Alain--that's what modernity says its achievement is (autonomy, non determination). But is that true? Or is a story of the desubjectification of the group, its fragmentation, the separation of people so that they are thrown up as independent sources of exploitable labor? I doesn't make sense to me to think that any one of us is autonomous in the sense of being able to determine our lives; everything is outside our control. Collectively, though, we can determine our conditions.

Alain

It seems to me that we only have a consciousness of what self determination might be because of the values of modernity. That this constellation also offers us up as exploitable labor is also true. That is in fact the paradox of being modern - the promise of autonomy inextricably linked to the reality of wage slavery. But I disagree that exploitable labor precludes the promise of freedom. In fact it is a prerequisite for the consciousness of real freedom. And it seems that communism has to address both individual liberty and our collective ability to determine the conditions for freedom. Ignoring individual liberty doesn't make any less essential.

Jodi Dean

Alain--the question is whether individual autonomy is the measure of freedom. It seems to me that anything that makes us want to balance individual and collective or reconcile individual and collective continues to think in terms of an opposition. This opposition is premised on the sense that something like individuality or individual personhood is clear, makes sense, doesn't rely on a fantasy. It's not the same, then, as beginning from a position where there are open collectivities with mobile and differentiated components.

Alain

I guess I don't assume that personhood or individuality is clear. In fact I think the individual is a contested concept just as the collective or the commons is contested. Whether it is a fantasy in the ordinary sense or a psychoanalytic sense - I don't know. But since we do not start from a position of multiple collectivities, at least as I understand the contemporary situation in the United States, I don't how you ignore the notion of an autonomous individual when engaging in politics, either theoretically or politically. I have read a great deal of your commentary on the Occupy movement, and among your criticisms is that its notion of consensus relied on a fetishizing of the individual. My experience with it confirms this. But it still doesn't makes sense that because the neoliberal suject is largely a fiction that you would dismiss the notion we have of ourselves as individuals, in this time and place. Its funny that we are having this disagreement at this moment. I really admire what your recent work has tried to sketch out - how to think communism at this moment, with all the risks and barriers it entails. I just don't think dismissing the fantasy of the autonomous subject eliminates the problem. Even from a strategic point of view, how do you convince people who conceive of themselves in this way to join or sympathize with a movement that tells them their sense of autonomy is a fiction. While it is obvious to everyone that we have no freedom in terms of the decisions that really matter in our economic lives, most of us (myself included) still believe that individual freedom is an essential part of our self consciousness. Even if this self understanding ends up being transitional, you can't ignore its reality. If you do I don't see how you can work toward anything that has an effect in the world.

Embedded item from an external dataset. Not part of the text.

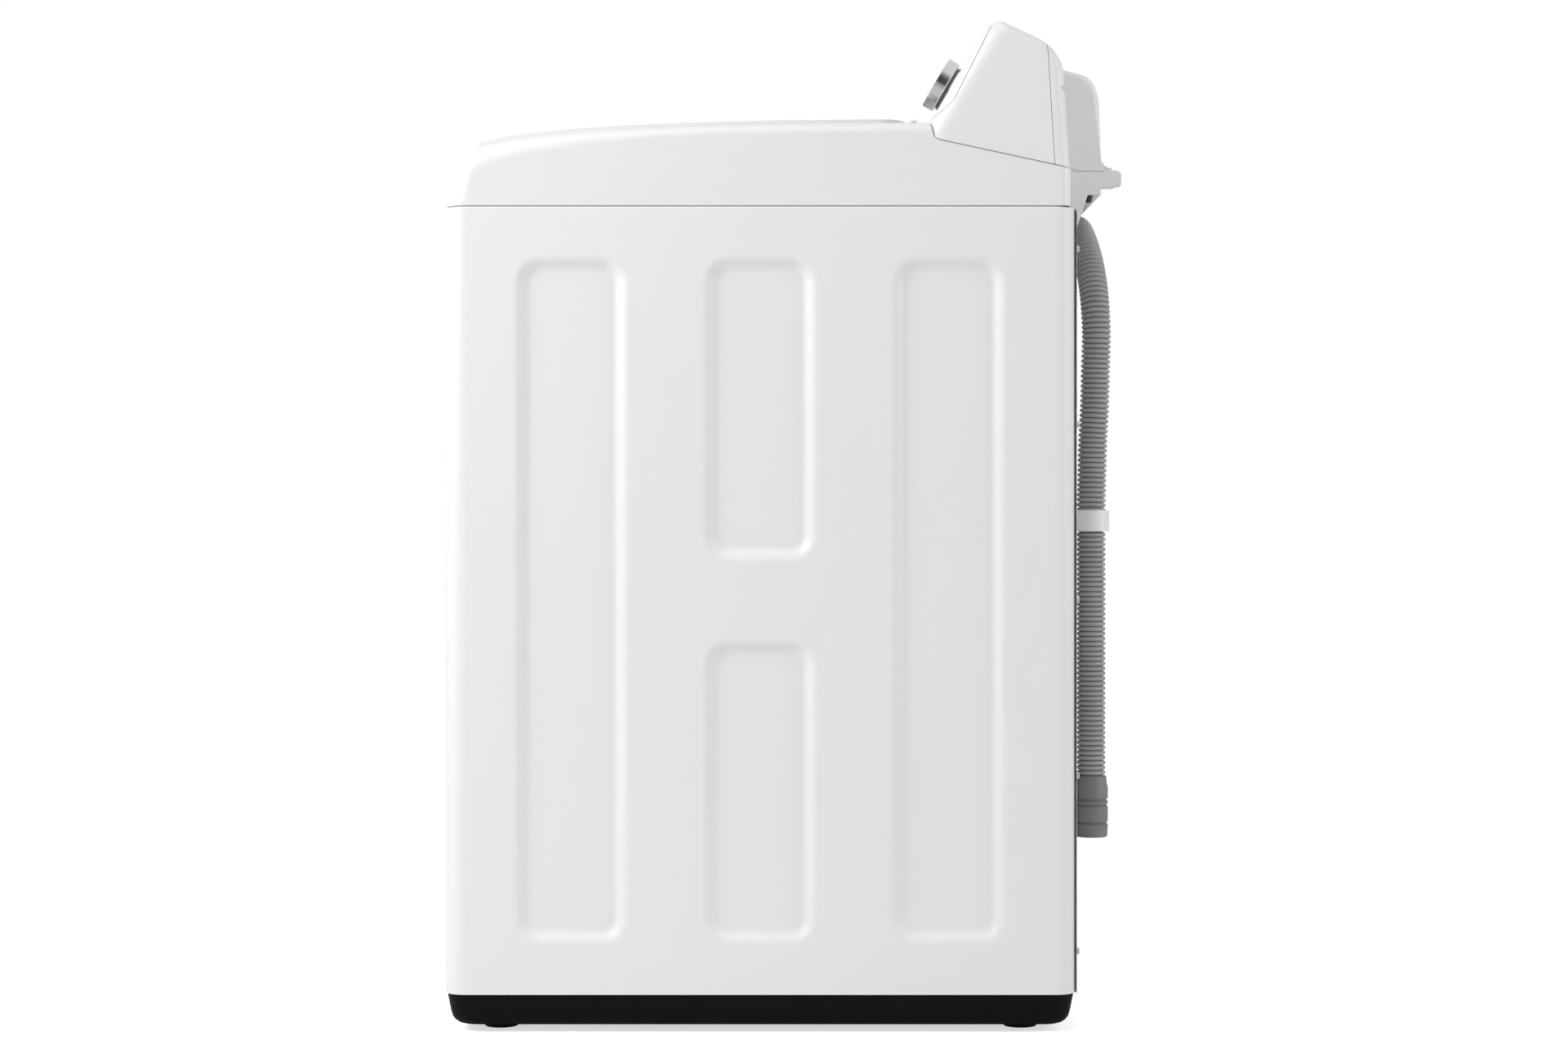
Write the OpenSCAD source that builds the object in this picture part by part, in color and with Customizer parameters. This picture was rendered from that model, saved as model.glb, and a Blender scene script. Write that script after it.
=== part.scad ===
// Top load washing machine with a rear console, a suspended tub and a direct drive.
// Millimetres, +Z up. The front faces -Y, and the origin is on the floor under the middle of the machine.

/* [Cabinet] */
// Width of the painted cabinet
cab_w = 686; // [600:1:830]
// Depth of the painted cabinet
cab_d = 691; // [640:1:830]
// Height of the cabinet wrap, from the skirt to the top cover
cab_h = 860; // [740:1:1040]
// Radius of the upright corners
cab_r = 24; // [16:1:32]
// Thickness of the cabinet sheet
sheet = 1; // [0.6:0.1:1.5]
// Width of the flanges that carry the rear panel
flange_w = 27; // [20:1:40]
// Depth of the pressed side panels
press_d = 6; // [3:0.5:9]
// Width of a pressed side panel
press_w = 128; // [90:1:150]
// Corner radius of a pressed side panel
press_r = 28; // [10:1:40]
// Distance between the pressed panels, middle to middle
press_pitch = 206; // [170:1:230]
// Plain sheet below and above the pressed panels
press_margin = 52; // [35:1:70]
// Plain sheet between the two short middle panels
press_gap = 80; // [50:1:120]

/* [Base] */
// Height of the skirt's lower edge above the floor
skirt_drop = 8; // [5:1:15]
// Height of the black skirt
skirt_h = 35; // [28:1:50]
// Radius of a foot pad
foot_r = 20; // [15:1:26]
// Radius of a foot stud
stud_r = 5; // [4:0.5:7]
// Distance of a foot from the cabinet's faces
foot_inset = 58; // [45:1:75]

/* [Top cover and lid] */
// Rise of the top cover from the cabinet to the console
cover_rise = 92.5; // [80:0.5:110]
// Wall of the top cover and of the console
wall = 3; // [2:0.5:4]
// Width of the mouth over the basket
mouth_w = 440; // [380:1:460]
// Depth of the mouth over the basket
mouth_d = 402; // [350:1:410]
// Corner radius of the mouth
mouth_r = 90; // [40:1:120]
// Distance of the lid's side edge from the cabinet's side
lid_inset = 63; // [50:1:75]
// Thickness of the lid frame
lid_t = 9; // [7:0.5:12]
// Thickness of the lid glass
glass_t = 4; // [3:0.5:5]
// Radius of the lid hinge pins
hinge_pin_r = 3; // [2.5:0.1:4]

/* [Console] */
// Height of the console above the cabinet wrap
console_rise = 205; // [185:1:230]
// Radius of the cycle knob
knob_r = 30.5; // [25:0.5:35]
// Thickness of the cycle knob
knob_t = 13.6; // [10:0.1:18]
// Sideways place of the cycle knob
knob_x = 213; // [190:1:230]
// Radius of the power and start buttons
round_button_r = 11; // [8:0.5:14]
// Width of an option button
option_button_w = 30; // [20:1:36]
// Travel of a button
button_travel = 1.3; // [0.8:0.1:1.5]

/* [Tub and drive] */
// Gap between the tub and the nearer pair of cabinet walls
tub_gap = 43; // [38:1:60]
// Wall of the plastic tub
tub_wall = 4; // [3:0.5:6]
// Height of the tub's underside above the floor
tub_low = 290; // [285:1:310]
// Gap between the tub and the basket
basket_gap = 26; // [22:1:35]
// Thickness of the basket's steel
basket_t = 1.2; // [0.8:0.1:2]
// Radius of the pulsator
pulsator_r = 195; // [160:1:210]
// Radius of the drive shaft
drive_r = 12.5; // [10:0.5:14]
// Wall of the hollow spin shaft
spin_wall = 4.4; // [3.5:0.1:6]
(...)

As always, thanks for your willingness to engage.

Jodi Dean

Hi Alain -- I appreciate the exchange (it's very helpful as I work this out). We do begin from multiple collectivities--families, neighborhoods, religious groups, races, sexes, ethnicities, classes, professions, fan groups, states, etc. I'm not ignoring the autonomous individual: I'm trying to break the grip of the idea of one, to remind people of the way that we already experience it as fictitious, unstable, a failure, a blindspot that hinders us from acknowledging the way we are never complete or individuated but always deeply connected. So, I'm not dismissing the fantasy, I'm actually occupying it -- and pushing this line of argument is how I'm trying to break the hold of the fantasy on people's ways of thinking. It's not hard to realize how unfree any individual actually is.